At the White House briefing Dec. 14, however, when asked by The Advocate's Kerry Eleveld about the comments, White House spokesman Robert Gibbs would not respond directly, instead only pointing to the support for repeal from Obama, Gates and Mullen and the majority support for repeal in the Senate. A spokesman for President Barack Obama would not provide further comment beyond that offered by Gibbs at the briefing.
Murphy – the lead on DADT repeal in the House this past year – is in his final days in Congress, having lost re-election to former Rep. Mike Fitzpatrick (R-Pa.). Despite the loss, Murphy is pushing forward on the signature issue that led to his strong support from the LGBT community.

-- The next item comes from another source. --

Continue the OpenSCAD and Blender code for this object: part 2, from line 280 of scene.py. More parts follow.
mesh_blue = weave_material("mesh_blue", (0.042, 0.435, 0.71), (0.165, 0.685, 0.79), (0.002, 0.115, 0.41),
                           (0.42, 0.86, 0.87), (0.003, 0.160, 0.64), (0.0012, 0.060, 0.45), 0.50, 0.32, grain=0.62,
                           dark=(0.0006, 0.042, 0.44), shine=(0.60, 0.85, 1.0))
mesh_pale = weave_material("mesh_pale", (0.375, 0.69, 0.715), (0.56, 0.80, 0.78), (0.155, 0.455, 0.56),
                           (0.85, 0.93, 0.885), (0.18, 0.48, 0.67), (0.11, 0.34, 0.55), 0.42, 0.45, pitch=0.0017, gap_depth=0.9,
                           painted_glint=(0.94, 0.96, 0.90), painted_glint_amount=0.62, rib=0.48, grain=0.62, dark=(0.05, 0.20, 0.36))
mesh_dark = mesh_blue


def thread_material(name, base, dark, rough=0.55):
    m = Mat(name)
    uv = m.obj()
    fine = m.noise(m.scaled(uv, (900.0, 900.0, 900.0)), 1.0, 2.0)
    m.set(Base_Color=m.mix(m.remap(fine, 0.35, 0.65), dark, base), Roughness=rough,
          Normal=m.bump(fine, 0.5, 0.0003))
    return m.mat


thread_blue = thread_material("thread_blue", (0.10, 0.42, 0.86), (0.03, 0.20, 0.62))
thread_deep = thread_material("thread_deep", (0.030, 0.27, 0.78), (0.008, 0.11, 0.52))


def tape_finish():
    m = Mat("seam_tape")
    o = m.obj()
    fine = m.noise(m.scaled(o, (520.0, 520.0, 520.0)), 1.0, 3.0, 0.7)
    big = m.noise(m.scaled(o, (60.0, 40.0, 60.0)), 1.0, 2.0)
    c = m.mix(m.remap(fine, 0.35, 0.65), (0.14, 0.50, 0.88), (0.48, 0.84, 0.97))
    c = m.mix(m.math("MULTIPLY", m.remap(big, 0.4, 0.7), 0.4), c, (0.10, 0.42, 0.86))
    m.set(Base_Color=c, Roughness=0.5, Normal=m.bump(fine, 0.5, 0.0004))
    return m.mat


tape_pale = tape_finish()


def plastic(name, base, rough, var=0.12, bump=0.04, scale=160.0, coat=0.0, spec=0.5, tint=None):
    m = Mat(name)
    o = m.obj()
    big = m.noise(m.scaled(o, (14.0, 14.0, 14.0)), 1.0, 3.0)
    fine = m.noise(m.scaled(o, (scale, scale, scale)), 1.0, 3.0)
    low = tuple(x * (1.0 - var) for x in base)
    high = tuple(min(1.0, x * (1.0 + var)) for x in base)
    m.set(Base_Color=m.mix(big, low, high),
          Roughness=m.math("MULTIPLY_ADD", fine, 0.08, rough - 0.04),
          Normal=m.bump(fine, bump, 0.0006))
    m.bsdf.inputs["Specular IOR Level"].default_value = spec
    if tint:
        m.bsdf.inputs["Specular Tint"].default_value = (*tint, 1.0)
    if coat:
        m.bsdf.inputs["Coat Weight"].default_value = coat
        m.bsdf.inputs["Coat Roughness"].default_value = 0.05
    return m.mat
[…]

SLDN's Sarvis said in a statement, ''We applaud House Speaker Pelosi, Reps. Hoyer and Murphy for their extraordinary leadership in the waning hours of the lame-duck session.''
Sarvis continued with a caution, adding, ''Let's be clear: we'll still need 60 votes in the Senate.''
Human Rights Campaign President Joe Solmonese said in a statement, ''With the leadership of Rep. Murphy and Leader Hoyer, support for DADT repeal in Congress is at an all-time high. It is up to Congress to act this year to send this failed and discriminatory law to the dustbin of history.''
Pelosi previously issued a statement saying that ''an army of allies stands ready in the House to pass a stand-alone repeal of the discriminatory policy once the Senate acts.''
Now, however, it appears that the House could be moving first.